Part 1: Play done right in the garden of our children’s minds…

Why Play?  

School’s out for the summer, hooray! What will we do with ourselves with all our spare time? Why play, of course. Livin’ is easy, in the summertime. My daughter and I are making the most of our time to play: swimming, bike riding, library-ing, reading, dirt digging, game playing, craft-making, pottery painting, traveling to see family, visiting with friends and just plain hanging around are all part-n-parcel for summer, for us. Livin’ is busy in the summertime!

What does “play time” mean to you? Or rather, what do you think of, when you think about “play”? Does your inner reverie offer up the sounds of laughter and images of eyes crinkled at the corners, sparkling with delight? Do you think about games and puzzles, or children sneaking around engaged in make-believe bank heists, mystery investigations, tea-parties, and dog-grooming? Do you think of wresting, tag, tug-of-war, and kick-the-can? Sure you do. We don’t need to be told what play is; we know it when we see it. Duh.

Speaking of “duh,” my students often smirk when we get to the chapter on Play.
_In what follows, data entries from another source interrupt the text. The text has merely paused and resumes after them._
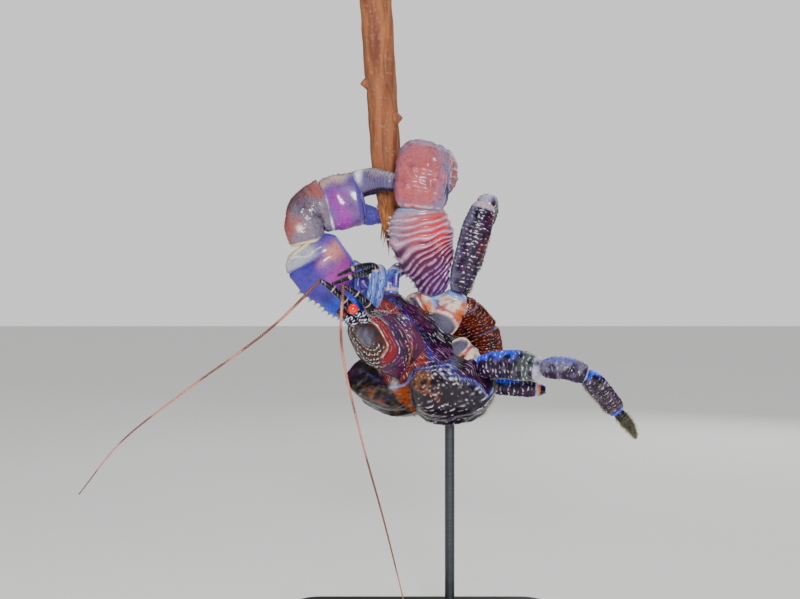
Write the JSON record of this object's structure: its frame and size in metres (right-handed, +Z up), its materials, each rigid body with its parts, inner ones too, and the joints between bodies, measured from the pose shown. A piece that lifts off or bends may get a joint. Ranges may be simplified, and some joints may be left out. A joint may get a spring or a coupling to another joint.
{
  "type": "coconut crab model",
  "caption": "Still, life-size coconut crab hanging by its closed claws from a cut branch, long feelers hanging down, on a slab and rod display stand.",
  "frame": {"origin": "middle of the underside of the display slab", "axes": "+Z up along the stand rod; the crab turns its back and head towards -Y, with its left side towards -X"},
  "size_m": [0.4844, 0.2454, 0.592],
  "materials": {
    "bark": "dry brown bark with torn fibres at the lower end",
    "stand": "satin black lacquer on the slab, dark steel rod",
    "carapace": "glossy shell, violet, red and dark brown with pale scale rims",
    "tail_plate": "red-brown shell with pale rugae",
    "joint_shell": "cream and pale grey shell with orange joint skin",
    "mouth_part": "pale blue and violet shell with tufts of bristle",
    "eye": "wet red ball",
    "feeler_stem": "near-black violet shell with pale joints",
    "feeler": "fine ringed tan and pink whip",
    "claw_shell": "pink, lilac and violet shell, ridged, with rows of short bristles",
    "leg_shell": "dark violet and blue shell with rows of pale dashes"
  },
  "bodies": {
    "root": {"perch": "bark", "stand_base": "stand", "stand_rod": "stand", "left_claw_finger": "claw_shell", "left_claw_palm": "claw_shell", "left_claw_carpus": "claw_shell", "left_claw_merus": "claw_shell", "left_claw_base": "joint_shell", "right_claw_finger": "claw_shell", "right_claw_palm": "claw_shell", "right_claw_carpus": "claw_shell", "right_claw_merus": "claw_shell", "right_claw_base": "joint_shell", "right_leg2_dactyl": "leg_shell", "right_leg2_propodus": "leg_shell", "right_leg2_carpus": "leg_shell", "right_leg2_merus": "leg_shell", "right_leg2_base": "joint_shell", "right_leg3_dactyl": "leg_shell", "right_leg3_propodus": "leg_shell", "right_leg3_carpus": "leg_shell", "right_leg3_merus": "leg_shell", "right_leg3_base": "joint_shell", "right_leg4_tip": "leg_shell", "right_leg4_carpus": "leg_shell", "right_leg4_merus": "leg_shell", "left_leg2_dactyl": "leg_shell", "left_leg2_propodus": "leg_shell", "left_leg2_carpus": "leg_shell", "left_leg2_merus": "leg_shell", "left_leg2_base": "joint_shell", "left_leg3_dactyl": "leg_shell", "left_leg3_propodus": "leg_shell", "left_leg3_carpus": "leg_shell", "left_leg3_merus": "leg_shell", "left_leg3_base": "joint_shell", "left_leg4_tip": "leg_shell", "left_leg4_carpus": "leg_shell", "left_leg4_merus": "leg_shell", "left_antenna_outer": "feeler", "left_antenna_inner": "feeler", "left_antenna_stem": "feeler_stem", "left_antennule": "feeler_stem", "right_antenna_outer": "feeler", "right_antenna_inner": "feeler", "right_antenna_stem": "feeler_stem", "right_antennule": "feeler_stem", "left_eye": "eye", "left_eye_stalk": "feeler_stem", "right_eye": "eye", "right_eye_stalk": "feeler_stem", "left_mouth_foot": "mouth_part", "right_mouth_foot": "mouth_part", "tail_tip": "tail_plate", "tail_rear": "tail_plate", "tail_middle": "tail_plate", "tail_front": "tail_plate", "head_shield": "carapace", "thorax": "carapace"}
  },
  "joints": []
}
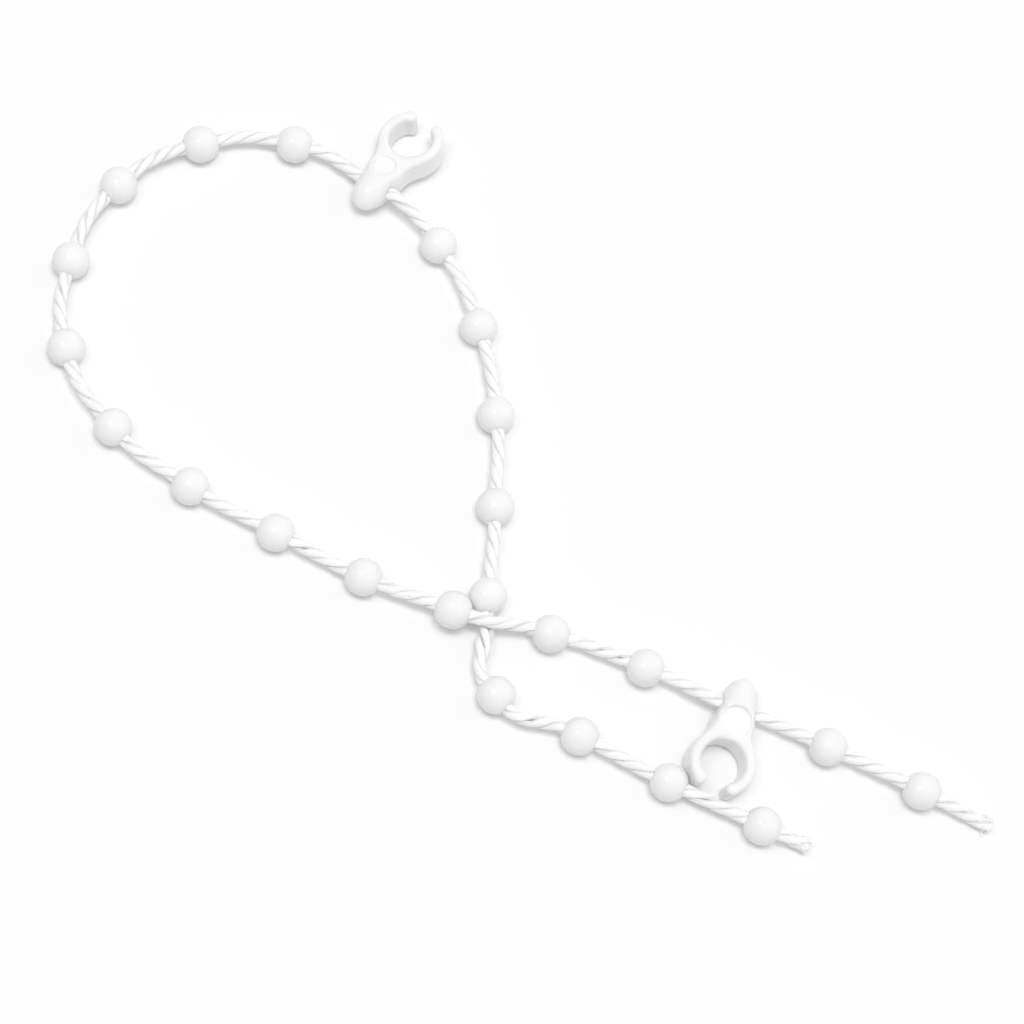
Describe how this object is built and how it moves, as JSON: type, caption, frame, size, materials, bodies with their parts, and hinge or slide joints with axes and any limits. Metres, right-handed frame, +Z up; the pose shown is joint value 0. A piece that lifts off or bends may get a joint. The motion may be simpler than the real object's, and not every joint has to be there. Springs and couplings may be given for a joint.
{
  "type": "vertical blind bottom chain",
  "caption": "Twisted cord with moulded round beads at an even pitch and C-shaped clips that grip the pegs of louvre weights, lying loose on a surface.",
  "frame": {"origin": "on the surface the chain lies on, below the middle of its outline", "axes": "+Z up from the surface, +X along the longest extent of the chain as it lies, from its looped end towards its two cut ends"},
  "size_m": [0.0851, 0.0729, 0.0041],
  "materials": {
    "cord": "twisted white polyester, slightly fuzzy",
    "bead": "white moulded plastic, satin to glossy",
    "clip": "white moulded plastic, satin to glossy"
  },
  "bodies": {
    "root": {"cord": "cord", "bead_01": "bead", "bead_02": "bead", "bead_03": "bead", "bead_04": "bead", "bead_05": "bead", "bead_06": "bead", "bead_07": "bead", "bead_08": "bead", "bead_09": "bead", "bead_10": "bead", "bead_11": "bead", "bead_12": "bead", "bead_13": "bead", "bead_14": "bead", "bead_15": "bead", "bead_16": "bead", "bead_17": "bead", "bead_18": "bead", "bead_19": "bead", "bead_20": "bead", "bead_21": "bead", "bead_22": "bead", "bead_23": "bead", "clip_1": "clip", "clip_2": "clip"}
  },
  "joints": []
}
A deceptively simple definition — a pleasurable activity one chooses to engage in, often involving aspects of fantasy – masks a complex kind of engagement that feeds our psyches in very important ways. Time for play enables growth in the coordination of key social, cognitive, and emotional skills that developing children need in order to grow up to become the competent successful mature beings we desire them to become. Indeed, play time is not just time to relax and let things go, but it’s also a state of mind and an opportunity for growth. It’s the state of mind and the growth that play stimulates that I aim to discuss further here, in this post.
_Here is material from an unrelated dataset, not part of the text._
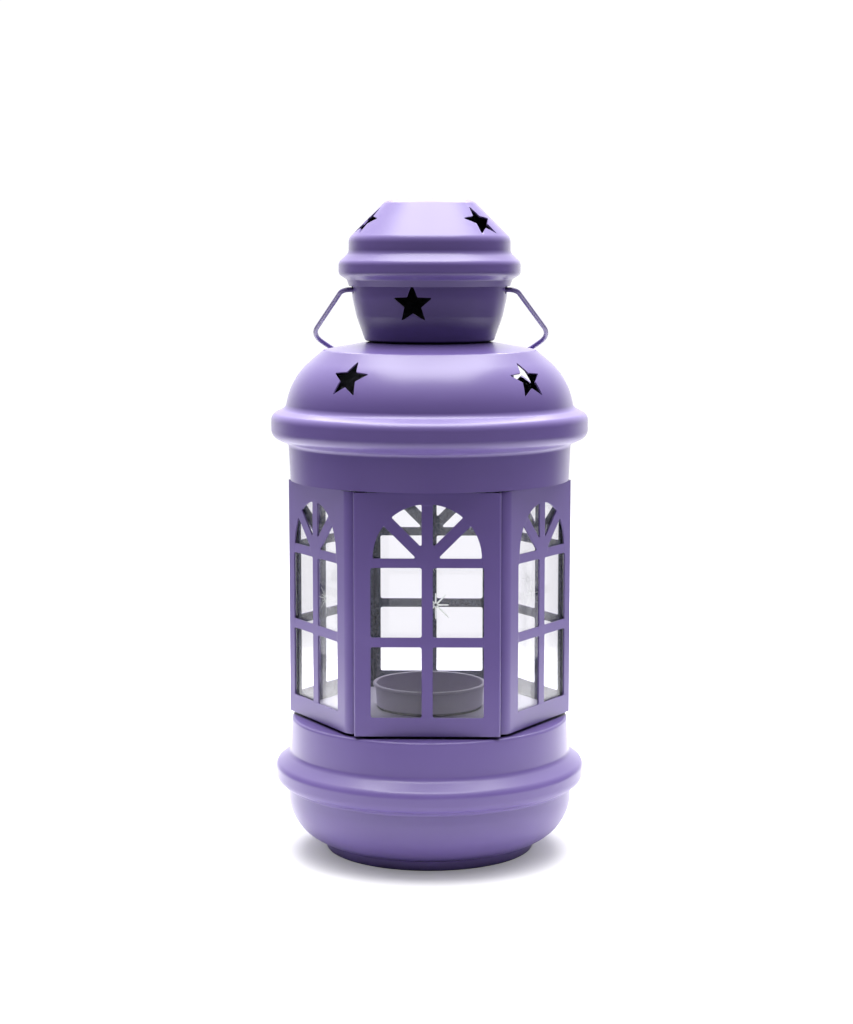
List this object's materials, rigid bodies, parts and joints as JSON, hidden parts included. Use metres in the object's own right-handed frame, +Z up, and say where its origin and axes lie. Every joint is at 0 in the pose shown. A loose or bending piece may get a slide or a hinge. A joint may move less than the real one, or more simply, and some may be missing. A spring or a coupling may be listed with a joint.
{
  "type": "candle lantern",
  "caption": "Painted sheet-metal tealight lantern: turned base with candle cup, glazed hexagonal housing under a domed roof with chimney and star vents, and a swinging wire bail.",
  "frame": {"origin": "on the resting surface, under the lantern's vertical axis", "axes": "+Z up along the lantern's axis; -Y out of the front panel; +X to the right of someone facing the front"},
  "size_m": [0.113, 0.1132, 0.233],
  "materials": {
    "paint": "satin violet powder coat",
    "cup_paint": "dull violet-grey paint",
    "wire_paint": "satin violet paint on steel wire",
    "bare_metal": "dull galvanised sheet with a fine speckle",
    "pane_glass": "clear flat glass with a small etched starburst"
  },
  "bodies": {
    "base": {"base_bowl": "paint", "base_collar": "paint", "floor_plate": "cup_paint", "candle_cup": "cup_paint"},
    "housing": {"bottom_ring": "bare_metal", "side_shell_right": "paint", "side_shell_left": "paint", "front_panel": "paint", "back_panel": "paint", "pane_front": "pane_glass", "pane_front_right": "pane_glass", "pane_back_right": "pane_glass", "pane_back": "pane_glass", "pane_back_left": "pane_glass", "pane_front_left": "pane_glass", "glazing_strip_front_left": "bare_metal", "glazing_strip_front_right": "bare_metal", "glazing_strip_right": "bare_metal", "glazing_strip_back_right": "bare_metal", "glazing_strip_back_left": "bare_metal", "glazing_strip_left": "bare_metal", "top_ring": "bare_metal", "roof_dome": "paint", "chimney": "paint", "chimney_cap": "paint"},
    "bail": {"bail_handle": "wire_paint"}
  },
  "joints": [
    {"name": "housing_lift", "type": "slide", "parent": "base", "child": "housing", "axis": [0, 0, 1], "range_m": [0, 0.12]},
    {"name": "bail_swing", "type": "hinge", "parent": "housing", "child": "bail", "pos_m": [0, -0.006, 0.2014], "axis": [1, 0, 0], "range_deg": [0, 246]}
  ]
}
Why discuss such a thing here? Because time for play is being called to question. As Vivian Paley eloquently reports in her 2004 book A Child’s Work: The Importance of Fantasy Play, we are in the midst of sea-change in our attitudes about play. Early childhood, once an age range where free fantasy play ruled the day, is slowly transforming itself into a time for early academic engagement. What once was expected of kindergartners is now expected of preschoolers and what was once expected of first graders is now expected of kindergartners, and so on. The national agenda for educational attainments for all is leading us to start formal schooling earlier and earlier. Indeed, in in some areas of the US, recess has been pulled from the daily schedule (indeed, the city of Chicago went without recess for 30 years, and only recently revisited the idea) and schools are being built without playgrounds. Many believe that exchanging recess for increased seat and instructional time will “fix” our “broken” educational system.
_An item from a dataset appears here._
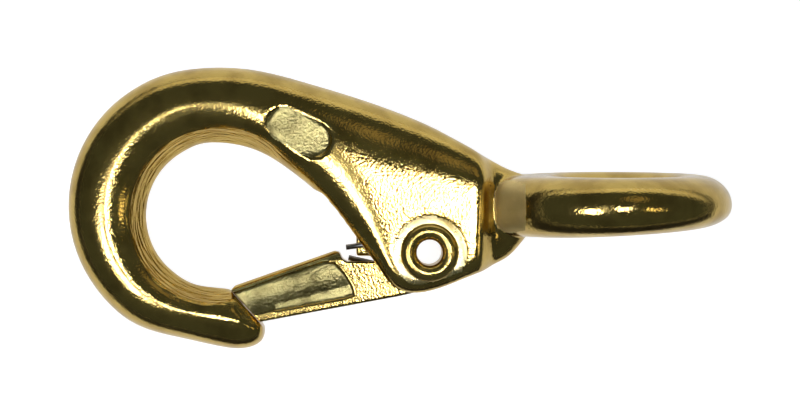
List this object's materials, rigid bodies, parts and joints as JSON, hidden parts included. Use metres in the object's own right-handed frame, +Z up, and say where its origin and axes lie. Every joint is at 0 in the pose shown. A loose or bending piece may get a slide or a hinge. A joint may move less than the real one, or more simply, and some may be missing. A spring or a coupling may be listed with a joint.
{
  "type": "snap hook",
  "caption": "Rigid round-eye snap hook of cast brass with a spring-loaded inward-opening gate on a tubular rivet.",
  "frame": {"origin": "middle of the bounding box, on the table that the hook lies on", "axes": "+X along the hook from the bend to the eye, +Y across it towards the back of the shank, +Z up off the table, close to the rivet's axis"},
  "size_m": [0.0855, 0.0368, 0.0308],
  "materials": {
    "polished_brass": "tumbled and polished casting, gold-brown brass",
    "cast_brass": "polished rims round an as-cast stippled hollow",
    "rivet_brass": "drawn tube with rolled, burnished heads",
    "spring_steel": "dull drawn steel wire"
  },
  "bodies": {
    "hook": {"hook_body": "polished_brass", "rivet": "rivet_brass", "spring": "spring_steel"},
    "gate": {"gate": "cast_brass"}
  },
  "joints": [
    {"name": "gate_hinge", "type": "hinge", "parent": "hook", "child": "gate", "pos_m": [0.00373, -0.0056, 0.01161], "axis": [0.1652, -0.0275, -0.9859], "range_deg": [0, 26], "stiffness_Nm_per_rad": 0.08, "springref_deg": -60.16, "deforming": ["spring"]}
  ]
}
For readers interested in the historical perspective of the shift away from play and towards early academic engagement, I encourage you to read Vivian Paley’s book. In the paragraphs that follow here, what I discuss further is the cost of such a shift, in terms of opportunities lost. What we’ve(the psychological community, that is) learned over and over again, when it comes to understanding the human psyche, is that sometimes things aren’t quite as they appear. As well, sometimes well designed research yields counter-intuitive findings about the nature of human nature. When it comes to play, that is, play done right, time isn’t squandered. Rather, play enables growth that translates into better self-regulation and greater academic achievement. Play time is serious business and something that needs protection.

“Life Lessons” as “Child’s Play”

A “saying” students of mine hear over and over again is that “there is always more than one cause to any given effect.” Play done right does more than entertain: through play cognitive skills, social skills, and emotion-regulation skills all grow. Said another way:

  • Focused school-work isn’t the only thing that boosts cognitive development; play done right can too.
  • Discipline from parents, caregivers, or teachers isn’t the only way to teach children right from wrong: play done right can too.
  • Brain-development isn’t the only thing that causes advances in emotion regulation; play done right can too.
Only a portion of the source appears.